Material provided =
------------------------------------------------------------------------

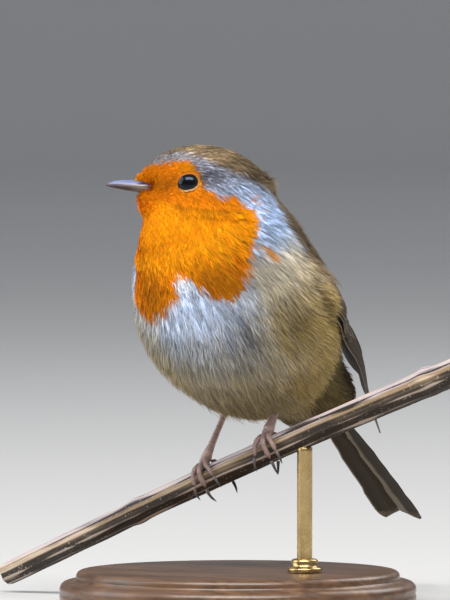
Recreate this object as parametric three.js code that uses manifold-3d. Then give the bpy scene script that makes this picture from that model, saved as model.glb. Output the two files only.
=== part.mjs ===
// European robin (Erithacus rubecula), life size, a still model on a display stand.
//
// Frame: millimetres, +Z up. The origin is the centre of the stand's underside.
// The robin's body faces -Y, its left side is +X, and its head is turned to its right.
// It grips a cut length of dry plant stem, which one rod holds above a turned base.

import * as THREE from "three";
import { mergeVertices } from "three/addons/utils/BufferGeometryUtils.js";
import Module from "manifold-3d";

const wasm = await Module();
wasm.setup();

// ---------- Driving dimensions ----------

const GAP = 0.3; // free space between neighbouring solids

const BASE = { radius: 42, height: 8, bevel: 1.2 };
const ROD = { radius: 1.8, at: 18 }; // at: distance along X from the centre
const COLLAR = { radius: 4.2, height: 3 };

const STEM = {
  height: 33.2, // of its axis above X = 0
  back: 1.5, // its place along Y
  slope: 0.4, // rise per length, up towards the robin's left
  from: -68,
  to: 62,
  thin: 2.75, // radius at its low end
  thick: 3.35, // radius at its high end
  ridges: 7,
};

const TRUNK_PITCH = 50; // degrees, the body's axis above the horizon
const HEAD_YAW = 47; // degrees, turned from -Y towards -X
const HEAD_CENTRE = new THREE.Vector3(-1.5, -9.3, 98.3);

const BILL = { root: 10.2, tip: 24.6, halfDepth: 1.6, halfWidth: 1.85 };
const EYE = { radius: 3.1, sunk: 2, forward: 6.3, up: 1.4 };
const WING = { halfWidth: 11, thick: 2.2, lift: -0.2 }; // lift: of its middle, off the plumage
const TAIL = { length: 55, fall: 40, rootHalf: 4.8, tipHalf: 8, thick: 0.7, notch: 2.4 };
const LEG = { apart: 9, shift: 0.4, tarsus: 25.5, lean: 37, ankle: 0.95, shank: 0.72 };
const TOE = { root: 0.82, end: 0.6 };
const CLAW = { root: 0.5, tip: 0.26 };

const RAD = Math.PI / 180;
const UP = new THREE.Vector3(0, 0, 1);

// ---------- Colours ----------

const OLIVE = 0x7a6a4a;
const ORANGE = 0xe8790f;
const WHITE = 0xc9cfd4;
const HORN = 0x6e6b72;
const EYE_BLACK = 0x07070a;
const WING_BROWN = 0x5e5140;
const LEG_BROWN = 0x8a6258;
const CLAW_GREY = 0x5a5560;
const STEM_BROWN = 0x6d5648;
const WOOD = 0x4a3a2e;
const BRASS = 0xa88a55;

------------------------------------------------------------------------

What is being asked =
In the listing above, locate each line with "manifold" and copy it.

Response =
Recreate this object as parametric three.js code that uses manifold-3d. Then give the bpy scene script that makes this picture from that model, saved as model.glb. Output the two files only.
import Module from "manifold-3d";